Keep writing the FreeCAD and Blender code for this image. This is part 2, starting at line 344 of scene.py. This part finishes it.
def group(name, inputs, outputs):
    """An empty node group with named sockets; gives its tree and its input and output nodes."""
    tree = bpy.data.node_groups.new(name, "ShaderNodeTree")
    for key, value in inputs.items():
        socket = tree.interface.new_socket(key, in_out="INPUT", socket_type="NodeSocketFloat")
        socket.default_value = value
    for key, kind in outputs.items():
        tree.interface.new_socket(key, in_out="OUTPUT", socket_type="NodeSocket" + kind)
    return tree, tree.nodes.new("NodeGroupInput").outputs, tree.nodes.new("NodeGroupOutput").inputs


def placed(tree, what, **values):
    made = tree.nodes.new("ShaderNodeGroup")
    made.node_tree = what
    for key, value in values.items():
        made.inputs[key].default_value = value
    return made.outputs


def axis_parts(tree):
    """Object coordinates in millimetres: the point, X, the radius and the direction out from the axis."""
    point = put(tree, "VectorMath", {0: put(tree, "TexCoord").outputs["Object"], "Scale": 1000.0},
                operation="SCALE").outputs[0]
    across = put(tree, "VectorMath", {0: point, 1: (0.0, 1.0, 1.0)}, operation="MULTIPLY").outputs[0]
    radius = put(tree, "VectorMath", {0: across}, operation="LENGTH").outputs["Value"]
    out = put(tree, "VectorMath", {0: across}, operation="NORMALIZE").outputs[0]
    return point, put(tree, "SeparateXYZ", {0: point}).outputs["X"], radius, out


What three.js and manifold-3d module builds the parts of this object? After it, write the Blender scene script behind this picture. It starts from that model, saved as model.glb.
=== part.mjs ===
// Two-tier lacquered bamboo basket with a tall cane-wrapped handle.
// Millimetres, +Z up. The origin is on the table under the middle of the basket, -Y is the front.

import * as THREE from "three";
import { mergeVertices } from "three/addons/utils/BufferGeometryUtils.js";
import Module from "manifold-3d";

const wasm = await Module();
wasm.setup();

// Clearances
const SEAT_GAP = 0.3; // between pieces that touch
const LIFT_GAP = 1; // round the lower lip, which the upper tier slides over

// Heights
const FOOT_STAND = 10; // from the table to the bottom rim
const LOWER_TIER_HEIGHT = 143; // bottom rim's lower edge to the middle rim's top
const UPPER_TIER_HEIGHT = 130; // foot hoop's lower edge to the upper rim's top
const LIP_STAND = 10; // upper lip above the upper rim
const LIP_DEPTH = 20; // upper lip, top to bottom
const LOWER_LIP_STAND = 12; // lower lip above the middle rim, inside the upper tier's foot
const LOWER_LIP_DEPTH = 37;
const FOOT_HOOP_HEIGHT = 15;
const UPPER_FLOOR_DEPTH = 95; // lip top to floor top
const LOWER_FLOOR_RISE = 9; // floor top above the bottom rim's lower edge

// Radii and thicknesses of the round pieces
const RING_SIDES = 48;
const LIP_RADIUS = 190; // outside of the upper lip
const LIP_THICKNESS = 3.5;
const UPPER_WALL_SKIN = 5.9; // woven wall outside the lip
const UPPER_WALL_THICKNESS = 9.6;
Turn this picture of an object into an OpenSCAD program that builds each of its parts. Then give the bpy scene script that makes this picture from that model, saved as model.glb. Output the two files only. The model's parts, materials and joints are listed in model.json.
━━━━━━━━
Go through the records above and retype each one exactly.

Keep writing the FreeCAD and Blender code for this image. This is part 2, starting at line 344 of scene.py. This part finishes it.
def group(name, inputs, outputs):
    """An empty node group with named sockets; gives its tree and its input and output nodes."""
    tree = bpy.data.node_groups.new(name, "ShaderNodeTree")
    for key, value in inputs.items():
        socket = tree.interface.new_socket(key, in_out="INPUT", socket_type="NodeSocketFloat")
        socket.default_value = value
    for key, kind in outputs.items():
        tree.interface.new_socket(key, in_out="OUTPUT", socket_type="NodeSocket" + kind)
    return tree, tree.nodes.new("NodeGroupInput").outputs, tree.nodes.new("NodeGroupOutput").inputs


def placed(tree, what, **values):
    made = tree.nodes.new("ShaderNodeGroup")
    made.node_tree = what
    for key, value in values.items():
        made.inputs[key].default_value = value
    return made.outputs


def axis_parts(tree):
    """Object coordinates in millimetres: the point, X, the radius and the direction out from the axis."""
    point = put(tree, "VectorMath", {0: put(tree, "TexCoord").outputs["Object"], "Scale": 1000.0},
                operation="SCALE").outputs[0]
    across = put(tree, "VectorMath", {0: point, 1: (0.0, 1.0, 1.0)}, operation="MULTIPLY").outputs[0]
    radius = put(tree, "VectorMath", {0: across}, operation="LENGTH").outputs["Value"]
    out = put(tree, "VectorMath", {0: across}, operation="NORMALIZE").outputs[0]
    return point, put(tree, "SeparateXYZ", {0: point}).outputs["X"], radius, out


What three.js and manifold-3d module builds the parts of this object? After it, write the Blender scene script behind this picture. It starts from that model, saved as model.glb.
=== part.mjs ===
// Two-tier lacquered bamboo basket with a tall cane-wrapped handle.
// Millimetres, +Z up. The origin is on the table under the middle of the basket, -Y is the front.

import * as THREE from "three";
import { mergeVertices } from "three/addons/utils/BufferGeometryUtils.js";
import Module from "manifold-3d";

const wasm = await Module();
wasm.setup();

// Clearances
const SEAT_GAP = 0.3; // between pieces that touch
const LIFT_GAP = 1; // round the lower lip, which the upper tier slides over

// Heights
const FOOT_STAND = 10; // from the table to the bottom rim
const LOWER_TIER_HEIGHT = 143; // bottom rim's lower edge to the middle rim's top
const UPPER_TIER_HEIGHT = 130; // foot hoop's lower edge to the upper rim's top
const LIP_STAND = 10; // upper lip above the upper rim
const LIP_DEPTH = 20; // upper lip, top to bottom
const LOWER_LIP_STAND = 12; // lower lip above the middle rim, inside the upper tier's foot
const LOWER_LIP_DEPTH = 37;
const FOOT_HOOP_HEIGHT = 15;
const UPPER_FLOOR_DEPTH = 95; // lip top to floor top
const LOWER_FLOOR_RISE = 9; // floor top above the bottom rim's lower edge

// Radii and thicknesses of the round pieces
const RING_SIDES = 48;
const LIP_RADIUS = 190; // outside of the upper lip
const LIP_THICKNESS = 3.5;
const UPPER_WALL_SKIN = 5.9; // woven wall outside the lip
const UPPER_WALL_THICKNESS = 9.6;
Turn this picture of an object into an OpenSCAD program that builds each of its parts. Then give the bpy scene script that makes this picture from that model, saved as model.glb. Output the two files only. The model's parts, materials and joints are listed in model.json.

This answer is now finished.